Forbearance vs. Interest Rates:
Tests of Liquidity and Strategic Default Triggers
in a Randomized Debt Relief Experiment

I study debt relief policies in a large-scale field experiment with a unique 2-by-2-by-2 design. I then provide novel tests of models in which default is triggered by solvency, liquidity, and strategic behavior. In contrast to solvency driving decisions, modifications orthogonal to face value affect whether and when to default. Forbearance only has short-term effects, whereas rate reductions have immediate effects that persist. In contrast to liquidity being the sole trigger, reduction in payments has a weak association with default. Forbearance reduces payments twice as much as rate reductions, whereas delinquencies are more responsive to a rate reduction. Compatible with strategic behavior, unexpected news about a dollar increase in future payments increases defaults by as much as a 30-cent increase in current payments.
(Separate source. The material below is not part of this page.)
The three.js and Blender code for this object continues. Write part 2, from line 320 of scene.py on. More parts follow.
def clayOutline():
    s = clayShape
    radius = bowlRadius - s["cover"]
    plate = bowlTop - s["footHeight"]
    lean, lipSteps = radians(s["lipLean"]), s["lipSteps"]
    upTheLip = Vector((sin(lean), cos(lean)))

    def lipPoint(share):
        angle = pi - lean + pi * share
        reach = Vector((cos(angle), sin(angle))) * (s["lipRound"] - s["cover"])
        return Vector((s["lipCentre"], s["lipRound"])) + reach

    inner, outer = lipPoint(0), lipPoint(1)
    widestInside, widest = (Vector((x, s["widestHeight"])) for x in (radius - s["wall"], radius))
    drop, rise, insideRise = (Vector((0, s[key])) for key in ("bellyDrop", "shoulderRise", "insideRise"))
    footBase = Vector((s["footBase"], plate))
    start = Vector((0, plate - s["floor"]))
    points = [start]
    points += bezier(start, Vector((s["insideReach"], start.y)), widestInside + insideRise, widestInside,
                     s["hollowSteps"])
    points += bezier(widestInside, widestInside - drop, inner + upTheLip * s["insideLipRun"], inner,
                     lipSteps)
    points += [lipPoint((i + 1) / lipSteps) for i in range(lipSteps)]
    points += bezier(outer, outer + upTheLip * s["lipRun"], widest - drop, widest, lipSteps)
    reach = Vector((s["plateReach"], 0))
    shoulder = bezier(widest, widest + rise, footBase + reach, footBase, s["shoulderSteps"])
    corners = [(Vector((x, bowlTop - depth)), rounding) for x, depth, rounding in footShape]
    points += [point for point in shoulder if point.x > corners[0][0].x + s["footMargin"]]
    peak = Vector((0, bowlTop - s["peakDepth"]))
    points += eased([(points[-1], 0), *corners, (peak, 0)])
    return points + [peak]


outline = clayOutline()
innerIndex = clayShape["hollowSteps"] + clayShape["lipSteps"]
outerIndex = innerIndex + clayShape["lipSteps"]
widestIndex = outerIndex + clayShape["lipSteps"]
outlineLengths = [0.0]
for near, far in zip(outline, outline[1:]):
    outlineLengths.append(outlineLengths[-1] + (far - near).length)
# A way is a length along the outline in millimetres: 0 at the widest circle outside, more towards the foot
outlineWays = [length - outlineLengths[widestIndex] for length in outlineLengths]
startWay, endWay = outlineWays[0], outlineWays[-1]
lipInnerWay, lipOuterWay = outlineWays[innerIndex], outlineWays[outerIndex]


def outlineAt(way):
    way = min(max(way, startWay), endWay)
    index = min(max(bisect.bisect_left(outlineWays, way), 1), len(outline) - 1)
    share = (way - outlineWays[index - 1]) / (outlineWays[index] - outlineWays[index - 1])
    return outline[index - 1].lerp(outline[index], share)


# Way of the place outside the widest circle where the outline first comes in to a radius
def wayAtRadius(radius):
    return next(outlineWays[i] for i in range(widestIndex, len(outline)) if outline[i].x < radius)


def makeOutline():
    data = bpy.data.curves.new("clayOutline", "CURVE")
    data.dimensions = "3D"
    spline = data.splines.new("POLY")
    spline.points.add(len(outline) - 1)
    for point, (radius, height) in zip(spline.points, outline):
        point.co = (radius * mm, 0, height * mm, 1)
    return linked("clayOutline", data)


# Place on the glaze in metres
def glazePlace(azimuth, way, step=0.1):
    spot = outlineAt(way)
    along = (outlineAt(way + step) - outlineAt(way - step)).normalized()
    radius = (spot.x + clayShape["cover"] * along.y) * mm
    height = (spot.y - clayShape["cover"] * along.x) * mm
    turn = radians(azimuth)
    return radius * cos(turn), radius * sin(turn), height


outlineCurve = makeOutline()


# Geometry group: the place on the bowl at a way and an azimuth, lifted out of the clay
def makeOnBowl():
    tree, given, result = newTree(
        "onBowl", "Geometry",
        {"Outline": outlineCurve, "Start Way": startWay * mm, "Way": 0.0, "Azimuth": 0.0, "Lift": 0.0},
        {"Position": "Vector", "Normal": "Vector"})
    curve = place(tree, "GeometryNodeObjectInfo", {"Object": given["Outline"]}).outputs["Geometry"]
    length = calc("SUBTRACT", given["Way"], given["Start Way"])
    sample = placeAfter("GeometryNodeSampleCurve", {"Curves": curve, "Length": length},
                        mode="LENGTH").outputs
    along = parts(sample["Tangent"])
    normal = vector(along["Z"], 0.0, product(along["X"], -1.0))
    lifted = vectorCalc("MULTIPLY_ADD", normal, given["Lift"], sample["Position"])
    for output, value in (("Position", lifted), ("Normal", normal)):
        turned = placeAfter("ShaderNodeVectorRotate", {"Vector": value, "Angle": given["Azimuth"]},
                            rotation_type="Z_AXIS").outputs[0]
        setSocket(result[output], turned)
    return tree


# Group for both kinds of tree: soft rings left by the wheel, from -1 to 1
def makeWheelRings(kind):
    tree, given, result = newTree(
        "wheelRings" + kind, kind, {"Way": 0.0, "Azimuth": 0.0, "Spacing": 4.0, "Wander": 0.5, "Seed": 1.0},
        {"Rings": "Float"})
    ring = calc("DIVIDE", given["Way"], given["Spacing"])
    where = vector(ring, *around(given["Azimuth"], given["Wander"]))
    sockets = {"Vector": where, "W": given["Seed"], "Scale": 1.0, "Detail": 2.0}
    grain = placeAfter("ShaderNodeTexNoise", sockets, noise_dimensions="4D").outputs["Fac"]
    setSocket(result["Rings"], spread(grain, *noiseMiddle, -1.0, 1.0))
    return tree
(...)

Compatible with the endogeneity of triggers, whether a borrower is Ricardian—merely postponing forbearance is ineffective, behavior is sensitive to future payments, and defaults are strategic—is tightly linked to balance sheets. Among alternatives, results are most compatible with the interpretation whereby every default is strategic, with the endogenous trigger being influenced by liquidity and distress, as in Campbell and Cocco (2015). Findings provide a unified explanation for disagreeing results from previous debt relief studies and have implications for modeling loan modifications and the pass-through of interest rates.